Clinton went to Annapolis, Md., on Tuesday for a bill-signing ceremony that made Maryland the first state in the country to require built-in safety locks on handguns and other stringent gun controls.
Today, Clinton and Rep. Dick Gephardt of Missouri, the House Democratic leader, will travel to Colorado to throw their support behind a state ballot initiative to require that all sales at gun shows, including those by unlicensed dealers, be subject to background checks.
Under the House measure, states would qualify for grants if they agreed to set mandatory minimum five-year sentences for criminals convicted of using or possessing a gun during a violent crime.
The five-year sentence would be in addition to the sentence provided for the underlying crime. States also would have to agree to coordinate with federal prosecutors and law-enforcement authorities.

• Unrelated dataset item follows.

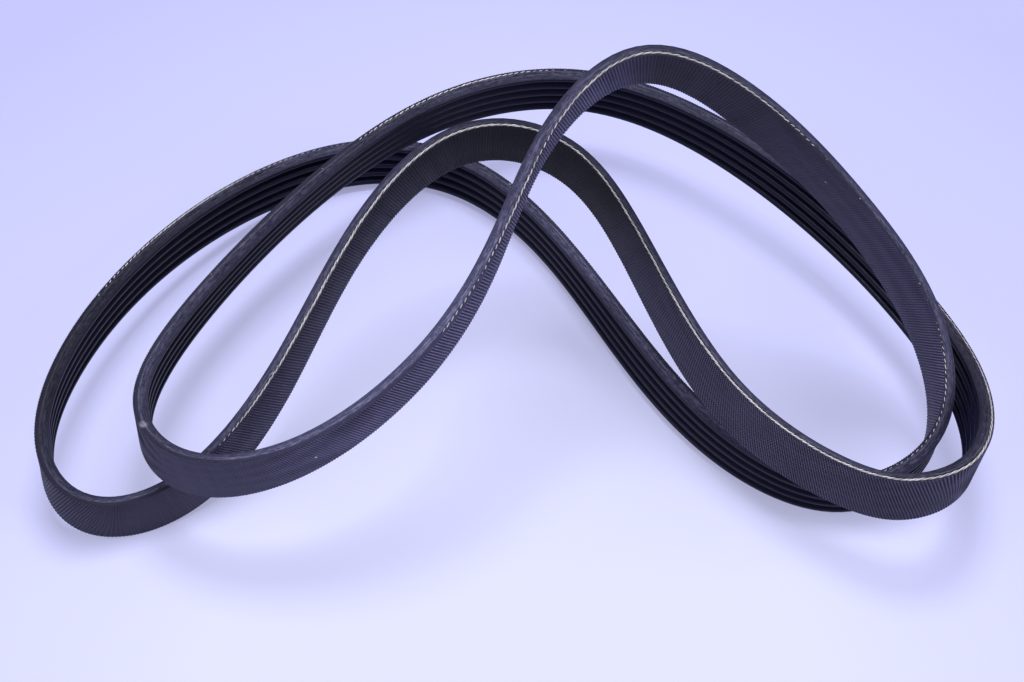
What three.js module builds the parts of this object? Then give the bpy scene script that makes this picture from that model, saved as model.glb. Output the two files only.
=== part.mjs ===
import * as THREE from 'three';

// A serpentine belt from a car engine, off its pulleys and set down in crossing loops.
// Lengths are in millimetres and angles in degrees. +Z is up, +X runs along the longest side,
// and the origin is on the table under the middle of the belt. The belt lies on its lower cut edge.

// Belt section
const ribCount = 5;
const ribPitch = 3.56;
const ribHeight = 2.3;
const ribAngle = 40; // between the two flanks of one rib
const grooveFlat = 0.5; // flat floor of a groove
const backing = 2.0; // from the groove floor to the back
const pitchDepth = 1.3; // from the back to the line that the route gives

// Tensile cord that the cut laid bare along the upper edge
const cordDiameter = 0.9;
const cordDepth = 1.1; // from the back to the middle of the cord
const cordProud = 0.05; // how far it stands out of the cut edge
const cordClearance = 0.3; // round the cord in its channel
const cordSides = 6;

// Lay of the belt
const beltLength = 1641; // once round, along the line that the route gives
const crossingGap = 0.4; // between a strand and the one that it rides over
const ringsPerStation = 4;

const beltWidth = ribCount * ribPitch;
const levelHeight = beltWidth + crossingGap;

// The route: x, y, level, lean. The values are the rounded result of a scratch program that fitted
// the belt to edges traced on the photograph. About a third of the levels and leans were then changed
// a little by hand.
// The belt follows a smooth closed curve drawn towards these stations, and the plan is scaled so that
// it has its length. A level of 0 stands on the table and a level of 1 rides just over a strand that
// does. The lean turns the upper edge sideways.
const route = [
  // over the table at the back and down the outer left side
  [-57, 73, 0, -15],
  [-95, 51, 0.25, -6],
  [-124, 17, 0.6, 2],
  [-143, -22, 0.86, 4],
  [-149, -61, 0.93, 8],
  // round the outer left end
  [-132, -77, -0.03, 4],
  [-98, -64, -0.08, 6],
  // up the middle to the lower peak
  [-70, -36, 1.27, -3],
  [-50, 1, 2.62, -8],
  [-18, 29, 3.79, -4],
  [20, 28, 3.21, -3],
  // down to the near right side
  [39, 4, 2.09, 7],
  [63, -44, 1.08, 16],
  [101, -74, 1.18, 11],
  [120, -81, 1.51, 12],
  // round the right end
  [142, -72, 1.72, -1],
  [146, -30, 0.84, -20],
  // along the back, one belt width over the table
  [123, 12, 0.83, -13],
  [91, 48, 1.07, -14],
  [54, 79, 1.05, -4],
  [16, 91, 1.1, -1],
  [-29, 75, 1.34, 4],
  // down the inner left side and round its end
  [-67, 43, 1.17, 12],
  [-102, 0, 0.88, 8],
  [-122, -47, 1.17, 1],
  [-100, -75, 1.42, 12],
  [-61, -74, 1.98, -6],
  // up to the higher peak
  [-24, -55, 3.23, -10],
  [-4, -29, 4.27, -8],
  [8, 1, 5.36, -15],
  [35, 21, 6.32, -20],
  [66, 8, 5.81, -3],
  // steeply down the right side
  [101, -2, 3.86, -25],
  [131, -18, 1.76, 3],
  [137, -52, 0.55, 4],
  // back across the table under everything else
  [104, -70, -0.07, 1],
  [63, -46, 0.06, -8],
  [37, -5, 0.02, -11],
  [14, 37, 0.03, -4],
  [-17, 68, 0.03, -10],
];

// Outline of the belt as [across, out]: across runs up the width, out points away from the back.
function beltSection() {
  const half = beltWidth / 2;
  const backOut = pitchDepth;
  const cordOut = backOut - cordDepth;
  const floorOut = backOut - backing;
  const crestOut = floorOut - ribHeight;
  const channelHalf = cordDiameter / 2 + cordClearance;
  const channelFloor = half - (cordDiameter - cordProud + cordClearance);
  const flankRun = ribHeight * Math.tan(THREE.MathUtils.degToRad(ribAngle / 2));
  const rootHalf = (ribPitch - grooveFlat) / 2;
  const crestHalf = rootHalf - flankRun;

  const outline = [
    [-half, backOut],
    [half, backOut],
    [half, cordOut + channelHalf],
    [channelFloor, cordOut + channelHalf],
    [channelFloor, cordOut - channelHalf],
    [half, cordOut - channelHalf],
    [half, floorOut],
  ];
  for (let rib = ribCount - 1; rib >= 0; rib -= 1) {
    const middle = (rib - (ribCount - 1) / 2) * ribPitch;
    outline.push([middle + rootHalf, floorOut]);
    outline.push([middle + crestHalf, crestOut]);
    outline.push([middle - crestHalf, crestOut]);
    outline.push([middle - rootHalf, floorOut]);
  }
  outline.push([-half, floorOut]);
  return outline;
}

// Outline of the cord, in the channel of the upper edge.
function cordSection() {
  const radius = cordDiameter / 2;
  const acrossMiddle = beltWidth / 2 + cordProud - radius;
  const outMiddle = pitchDepth - cordDepth;
  const outline = [];
  for (let side = 0; side < cordSides; side += 1) {
    const angle = (-side / cordSides) * 2 * Math.PI;
    outline.push([acrossMiddle + radius * Math.cos(angle), outMiddle + radius * Math.sin(angle)]);
  }
  return outline;
}

// Height over the table of the belt's middle at a level.
function levelToHeight(level) {
  return beltWidth / 2 + level * levelHeight;
}

// Weights of four neighbouring stations in a closed uniform cubic B-spline, and their slopes.
function splineWeights(t) {
  const s = 1 - t;
  return {
    place: [s ** 3 / 6, (3 * t ** 3 - 6 * t ** 2 + 4) / 6, (3 * s ** 3 - 6 * s ** 2 + 4) / 6, t ** 3 / 6],
    slope: [-(s ** 2) / 2, (3 * t ** 2 - 4 * t) / 2, (-3 * s ** 2 + 4 * s) / 2, t ** 2 / 2],
  };
}

// Place, slope and lean at a parameter along the route, with its plan drawn at a scale.
function routeAt(parameter, scale) {
  const first = Math.floor(parameter);
  const weights = splineWeights(parameter - first);
  const place = new THREE.Vector3();
  const slope = new THREE.Vector3();
  let lean = 0;
  for (let i = 0; i < 4; i += 1) {
    const [x, y, level, stationLean] = route[(first + i - 1 + route.length) % route.length];
    const station = new THREE.Vector3(x * scale, y * scale, levelToHeight(level));
    place.addScaledVector(station, weights.place[i]);
    slope.addScaledVector(station, weights.slope[i]);
    lean += stationLean * weights.place[i];
  }
  return { place, slope, lean };
}

// Scale of the route's plan at which the belt has its length.
function fitPlan() {
  const steps = route.length * 20;
  let scale = 1;
  for (let pass = 0; pass < 10; pass += 1) {
    let length = 0;
    for (let step = 0; step < steps; step += 1) {
      length += routeAt((step * route.length) / steps, scale).slope.length() * (route.length / steps);
    }
    scale *= beltLength / length;
  }
  return scale;
}

const planScale = fitPlan();

// Place, width direction and back direction of the belt at a parameter along the route.
function frameAt(parameter) {
  const { place, slope, lean } = routeAt(parameter, planScale);
  const travel = slope.normalize();
  const across = new THREE.Vector3(0, 0, 1).addScaledVector(travel, -travel.z).normalize();
  across.applyAxisAngle(travel, -THREE.MathUtils.degToRad(lean));
  const out = new THREE.Vector3().crossVectors(travel, across);
  return { place, across, out };
}

// One closed solid with the outline carried all the way round the route.
function sweepAround(outline) {
  const ringCount = route.length * ringsPerStation;
  const sides = outline.length;
  const positions = [];
  const indices = [];
  for (let ring = 0; ring < ringCount; ring += 1) {
    const { place, across, out } = frameAt(ring / ringsPerStation);
    const next = (ring + 1) % ringCount;
    for (let side = 0; side < sides; side += 1) {
      const [a, o] = outline[side];
      const point = place.clone().addScaledVector(across, a).addScaledVector(out, o);
      positions.push(point.x, point.y, point.z);
      const turn = (side + 1) % sides;
      indices.push(ring * sides + side, next * sides + turn, ring * sides + turn);
      indices.push(ring * sides + side, next * sides + side, next * sides + turn);
    }
  }
  const geometry = new THREE.BufferGeometry();
  geometry.setAttribute('position', new THREE.Float32BufferAttribute(positions, 3));
  geometry.setIndex(indices);
  geometry.computeVertexNormals();
  return geometry;
}

function ribbedBelt() {
  const material = new THREE.MeshStandardMaterial({ color: '#24262c', roughness: 0.8, metalness: 0 });
  const mesh = new THREE.Mesh(sweepAround(beltSection()), material);
  mesh.name = 'ribbed_belt';
  return mesh;
}

function edgeCord() {
  const material = new THREE.MeshStandardMaterial({ color: '#cfc8bb', roughness: 0.9, metalness: 0 });
  const mesh = new THREE.Mesh(sweepAround(cordSection()), material);
  mesh.name = 'edge_cord';
  return mesh;
}

const belt = new THREE.Group();
belt.add(ribbedBelt(), edgeCord());

// Set the belt down on the table with the origin under its middle.
const box = new THREE.Box3().setFromObject(belt, true);
const middle = box.getCenter(new THREE.Vector3());
for (const piece of belt.children) {
  piece.position.set(-middle.x, -middle.y, -box.min.z);
}

export default belt;
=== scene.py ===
import math

import bpy
import numpy as np
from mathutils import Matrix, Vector


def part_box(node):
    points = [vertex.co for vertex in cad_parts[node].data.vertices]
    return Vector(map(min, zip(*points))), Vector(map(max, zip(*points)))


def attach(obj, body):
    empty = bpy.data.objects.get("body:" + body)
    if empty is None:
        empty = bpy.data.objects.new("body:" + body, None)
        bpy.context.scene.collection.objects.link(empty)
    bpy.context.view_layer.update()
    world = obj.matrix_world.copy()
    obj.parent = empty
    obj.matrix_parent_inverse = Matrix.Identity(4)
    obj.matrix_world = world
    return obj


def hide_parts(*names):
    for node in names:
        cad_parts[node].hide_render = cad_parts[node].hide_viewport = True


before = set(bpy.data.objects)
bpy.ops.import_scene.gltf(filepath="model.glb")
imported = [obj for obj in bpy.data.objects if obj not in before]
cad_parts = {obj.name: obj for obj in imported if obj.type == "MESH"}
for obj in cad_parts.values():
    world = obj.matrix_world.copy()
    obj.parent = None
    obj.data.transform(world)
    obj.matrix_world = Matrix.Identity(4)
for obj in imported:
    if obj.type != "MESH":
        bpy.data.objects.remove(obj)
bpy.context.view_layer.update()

print("frame loaded")


# Everything below is worked out in millimetres and turned to metres when a mesh is made.

# The route of the belt as stations: x, y, level, lean. A level of 0 stands on the table and 1 rides
# over one strand. The lean turns the upper edge sideways, in degrees.
beltRoute = [
    (-57, 73, 0, -15), (-95, 51, 0.25, -6), (-124, 17, 0.6, 2), (-143, -22, 0.86, 4),
    (-149, -61, 0.93, 8), (-132, -77, -0.03, 4), (-98, -64, -0.08, 6),  # outer left end
    (-70, -36, 1.27, -3), (-50, 1, 2.62, -8), (-18, 29, 3.79, -4), (20, 28, 3.21, -3),  # lower peak
    (39, 4, 2.09, 7), (63, -44, 1.08, 16), (101, -74, 1.18, 11),  # near right side
    (120, -81, 1.51, 12), (142, -72, 1.72, -1), (146, -30, 0.84, -20),  # right end
    (123, 12, 0.83, -13), (91, 48, 1.07, -14), (54, 79, 1.05, -4), (16, 91, 1.1, -1),  # back
    (-29, 75, 1.34, 4), (-67, 43, 1.17, 12), (-102, 0, 0.88, 8),
    (-122, -47, 1.17, 1), (-100, -75, 1.42, 12), (-61, -74, 1.98, -6),  # inner left end
    (-24, -55, 3.23, -10), (-4, -29, 4.27, -8), (8, 1, 5.36, -15),
    (35, 21, 6.32, -20), (66, 8, 5.81, -3),  # higher peak
    (101, -2, 3.86, -25), (131, -18, 1.76, 3), (137, -52, 0.55, 4),  # steeply down the right side
    (104, -70, -0.07, 1), (63, -46, 0.06, -8), (37, -5, 0.02, -11),  # under everything else
    (14, 37, 0.03, -4), (-17, 68, 0.03, -10),
]

beltSize = {
    "ribCount": 5, "ribPitch": 3.56, "ribHeight": 2.3, "ribAngle": 40, "grooveFlat": 0.5,
    "backing": 2.0,  # groove floor to back
    "pitchDepth": 1.3,  # back to the line that the route gives
    "length": 1641, "crossingGap": 0.4,
    "crestRounding": 0.32, "grooveRounding": 0.2, "backCorner": 0.09,
    "footLine": 0.12,  # the cut edge has a line this far from the groove floor, for a crisp corner
    "sharpAngle": 44,  # degrees
    # cross ridges moulded into the back, with fine rings there and coarse ones on the rib side
    "ridgePitch": 0.93, "ridgeDepth": 0.24, "samplesPerRidge": 6, "ridgesPerRing": 3,
    "ridgeRoundness": 0.8,  # under 1 their tops are rounder and the valleys narrower
    "ridgeWobble": (0.12, 9, 3),
    "askewFade": 0.6, "fullyAskew": 0.3,  # share of the depth lost where the cloth slants this much
    # channel of the bare cord in the upper cut edge
    "cordDepth": 1.1,  # back to the middle of the bare cord
    "mouthOpen": 0.52, "mouthShut": 0.3, "channelDeep": 0.95,
    "opensFrom": 0.55, "opensOver": 0.35,  # bareness of the cord at which it starts to open
    # corners of its section: share of the depth, share of the mouth
    "channelProfile": [(0, 1), (0.75, 0.9), (1, 0.35), (1, -0.35), (0.75, -0.9), (0, -1)],
    "knifeWobble": (0.03, 14, 5),
    "seamDepth": 0.4, "seamLip": 0.03,  # back to where the cut edge starts, and least edge there
    # how pale each line of the cut edges is, dark where low: upper one and its rib, ribs, lower rib
    # and its edge
    "upperPaleShare": [0, 0.1, 0.1, 0.1, 0.1, 0.2, 0.6, 0.95, 0.6, 0.7, 0.85, 0.35],
    "ribPaleShare": 0.5,
    "lowerPaleShare": [0.35, 0.7, 0.7, 0.95, 0.95, 0],
    "upperFlank": 5, "lowerFlank": 7,  # lines of the outer ribs that the knife smoothed
    "foldGap": 0.3,  # between the back and the rest where the belt is laid out flat
}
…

The provisions are patterned after Project Exile, a federal program started in 1997 in Richmond, Va., by a Clinton-appointed U.S. attorney. Since then, violent crime in Richmond is down by 35 percent.
The six states that have adopted similar laws since then are Colorado, Virginia, Texas, South Carolina, Louisiana and Florida.
But critics said the House bill added new, unnecessary mandatory minimum jail terms, and relatively small financial incentives to states that change their laws.
The bill, for example, calls for $100 million in grants over the next five years, including $10 million next year and $15 million in 2002. The bill broadly defines how states can use the money to include police, prosecutors, courts and prison expansion.
Rep. Bobby Scott, D-Va., said the grants would cover the incarceration costs of only half a dozen new inmates.
"Although it sounds good and makes a good slogan, it's not a good policy," said Scott, who added that other cities in Virginia such as Norfolk and Virginia Beach had reduced their violent crime rates with Project Exile-type programs.